— BEGIN DATASET EXTRACT —
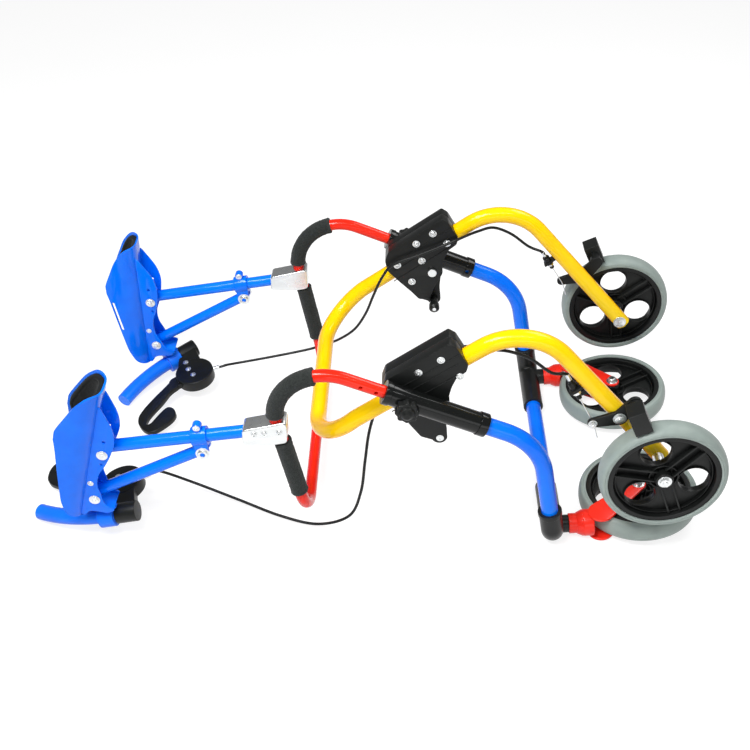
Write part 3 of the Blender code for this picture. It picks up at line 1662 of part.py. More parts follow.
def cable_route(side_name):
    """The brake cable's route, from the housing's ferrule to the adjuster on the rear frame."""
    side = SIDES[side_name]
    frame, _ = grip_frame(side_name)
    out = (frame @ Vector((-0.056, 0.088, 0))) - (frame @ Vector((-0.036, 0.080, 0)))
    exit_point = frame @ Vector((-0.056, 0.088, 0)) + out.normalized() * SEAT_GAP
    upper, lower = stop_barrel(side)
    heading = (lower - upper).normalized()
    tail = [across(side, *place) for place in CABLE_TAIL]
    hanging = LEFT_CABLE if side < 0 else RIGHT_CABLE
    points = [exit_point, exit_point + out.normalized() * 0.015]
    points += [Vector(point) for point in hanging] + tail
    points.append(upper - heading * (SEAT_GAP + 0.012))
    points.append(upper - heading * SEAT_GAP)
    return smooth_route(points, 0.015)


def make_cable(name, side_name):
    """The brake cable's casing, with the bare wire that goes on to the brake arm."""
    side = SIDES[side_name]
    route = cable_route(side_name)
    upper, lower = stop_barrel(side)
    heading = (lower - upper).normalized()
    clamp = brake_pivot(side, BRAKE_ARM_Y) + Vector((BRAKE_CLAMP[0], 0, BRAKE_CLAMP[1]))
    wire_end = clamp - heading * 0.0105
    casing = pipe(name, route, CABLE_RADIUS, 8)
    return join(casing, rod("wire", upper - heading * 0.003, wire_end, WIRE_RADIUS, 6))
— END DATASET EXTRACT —
# PROBLEM DESCRIPTION:
Copy out the material word for word and line for line.

# EXPECTED ANSWER:
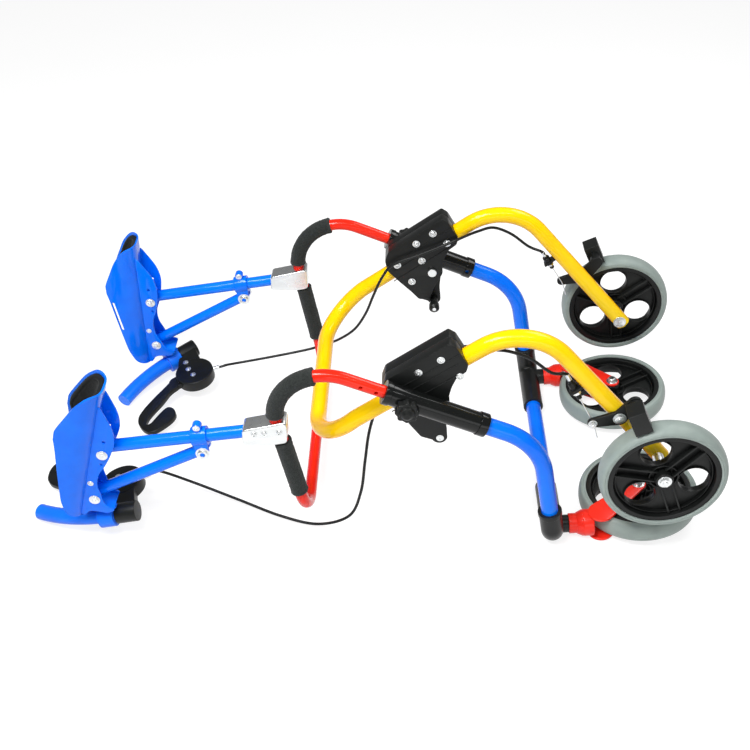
Write part 3 of the Blender code for this picture. It picks up at line 1662 of part.py. More parts follow.
def cable_route(side_name):
    """The brake cable's route, from the housing's ferrule to the adjuster on the rear frame."""
    side = SIDES[side_name]
    frame, _ = grip_frame(side_name)
    out = (frame @ Vector((-0.056, 0.088, 0))) - (frame @ Vector((-0.036, 0.080, 0)))
    exit_point = frame @ Vector((-0.056, 0.088, 0)) + out.normalized() * SEAT_GAP
    upper, lower = stop_barrel(side)
    heading = (lower - upper).normalized()
    tail = [across(side, *place) for place in CABLE_TAIL]
    hanging = LEFT_CABLE if side < 0 else RIGHT_CABLE
    points = [exit_point, exit_point + out.normalized() * 0.015]
    points += [Vector(point) for point in hanging] + tail
    points.append(upper - heading * (SEAT_GAP + 0.012))
    points.append(upper - heading * SEAT_GAP)
    return smooth_route(points, 0.015)


def make_cable(name, side_name):
    """The brake cable's casing, with the bare wire that goes on to the brake arm."""
    side = SIDES[side_name]
    route = cable_route(side_name)
    upper, lower = stop_barrel(side)
    heading = (lower - upper).normalized()
    clamp = brake_pivot(side, BRAKE_ARM_Y) + Vector((BRAKE_CLAMP[0], 0, BRAKE_CLAMP[1]))
    wire_end = clamp - heading * 0.0105
    casing = pipe(name, route, CABLE_RADIUS, 8)
    return join(casing, rod("wire", upper - heading * 0.003, wire_end, WIRE_RADIUS, 6))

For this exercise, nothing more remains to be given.